29. laoshi - September 30, 2009 at 11:02 am

That's retarded. You're supposed to make friends in the hallway, whilst your roommate gets his pipes cleaned. He'll take his turn in the hallway later. That's part of "residential life and learning", dealing with the fact that humans make boom-boom.

Where are the horny students supposed to go, anyway? Empty study rooms are what we used at my alma mater in the 80's. I'll bet there's alot of public sex going on at Tufts right now due to this brainiac policy. Hope the RA's slip on fall because of spent condoms in the hallways.

30. sgublo - September 30, 2009 at 01:51 pm

My solution to this was to make my roommate and her "friend" go to the common room... much more entertaining than if I were to leave. :)

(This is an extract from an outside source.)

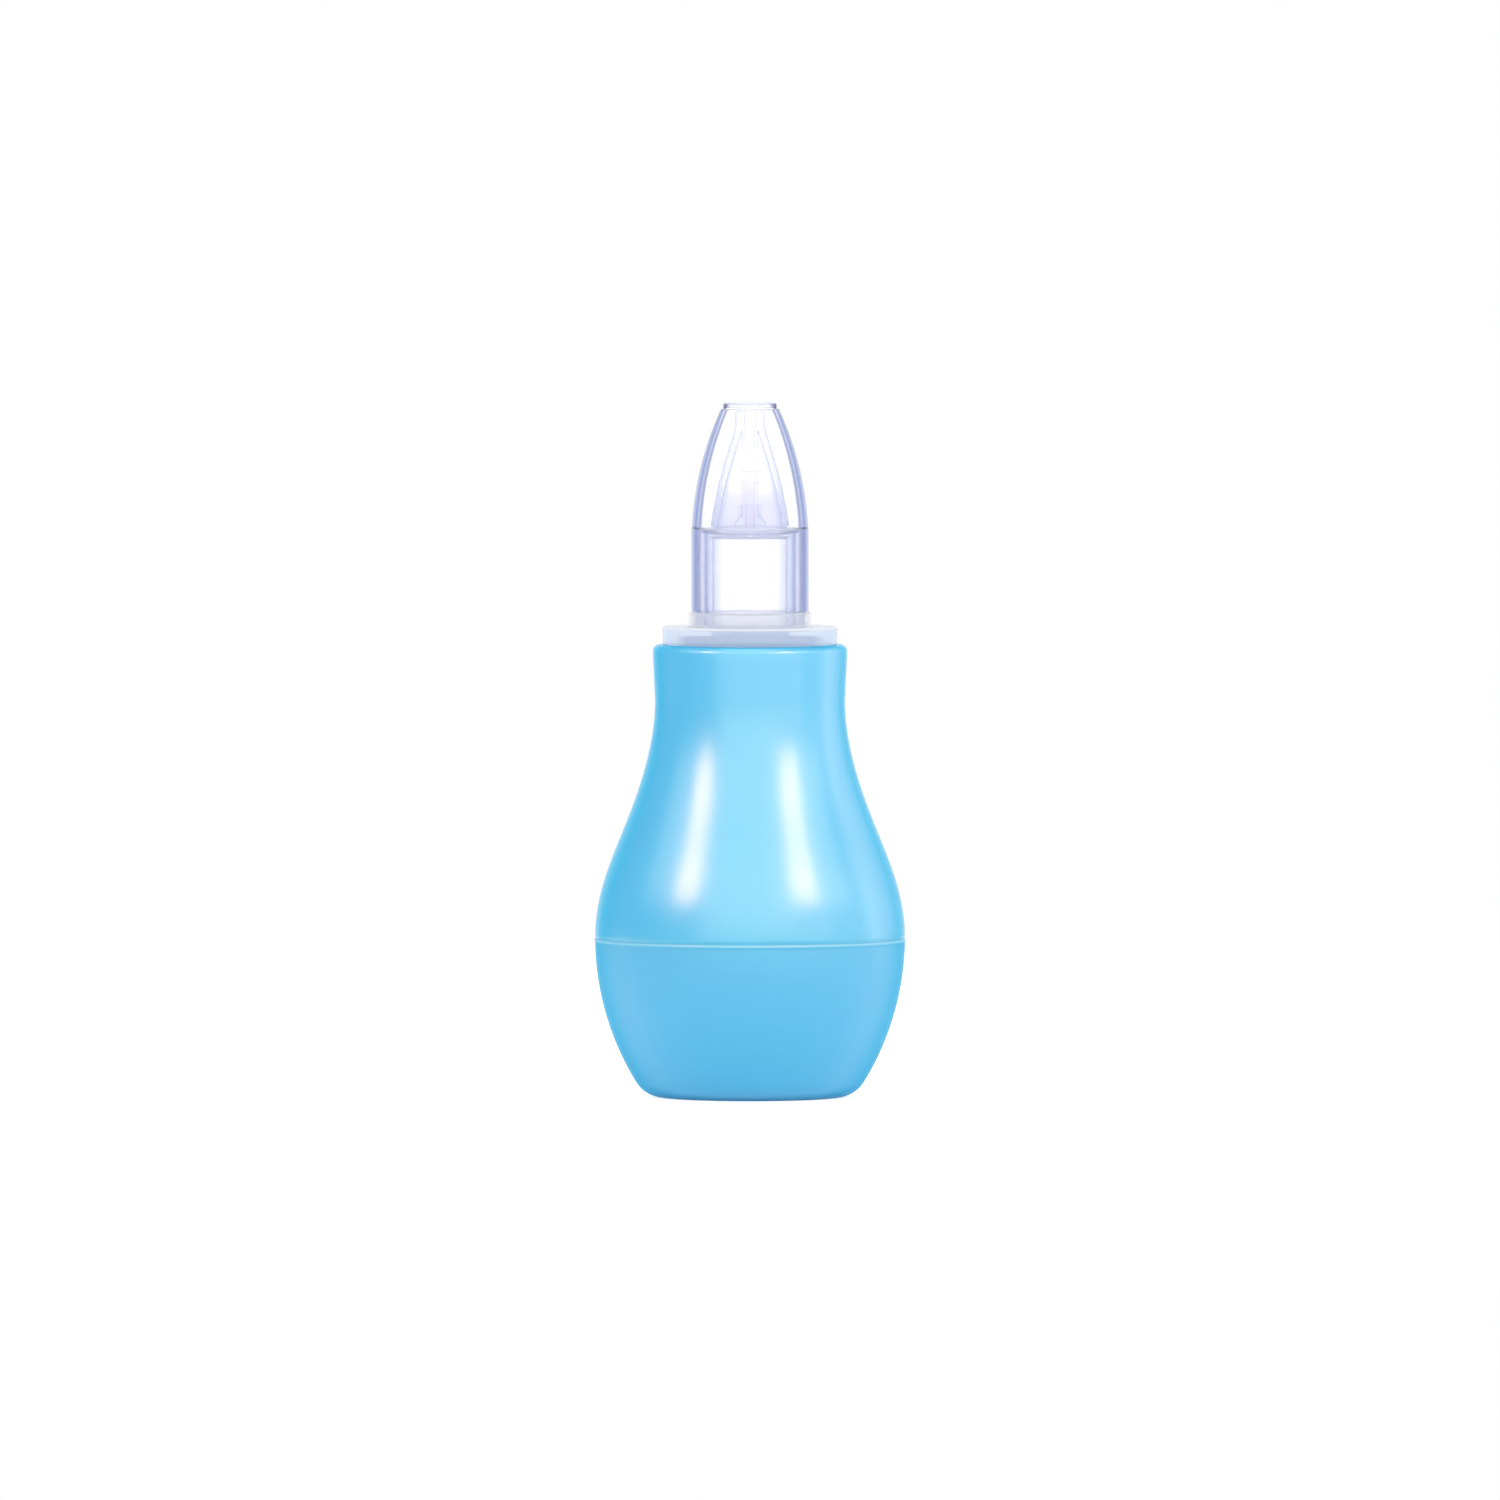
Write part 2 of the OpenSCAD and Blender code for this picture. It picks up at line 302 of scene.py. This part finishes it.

31. pmoran - September 30, 2009 at 04:22 pm

How about another policy banning roommates from resolving "uncomfortable" issues themselves?

32. 22228715 - September 30, 2009 at 04:46 pm

Today, and for as long as people have had roommates or siblings or spouses... the solution to the problem is to ask your roommate to stop doing that - whatever "that" is (at the time, or before, or later, per your best judgment). If that doesn't work, most residence life systems provide all sorts of back-up plans, such as a staff member to coach you how to do that, a mediator of some sort, and (yes) judicial action or room changes if necessary. But for goodness sake folks... these people are almost all legal adults. They're legally able to marry, enlist in the army, vote, enter contracts, drive, travel internationally, take on mortgages, have children, sue a neighbor, and serve on a jury to pass judgment on you and me. It's not too much to ask them to at least try to work it out with a roommate before resorting to policies and outside enforcement. It is a bit frightening that college students have not already learned these basic social negotiation skills from their parents or from living with siblings or working with peers in K-12. I'd like to think it's just Tufts students, but I doubt that. If it IS a generational delayed maturation phenomenon... how does it affect society if a whole generation does not become grown-ups until they are 30?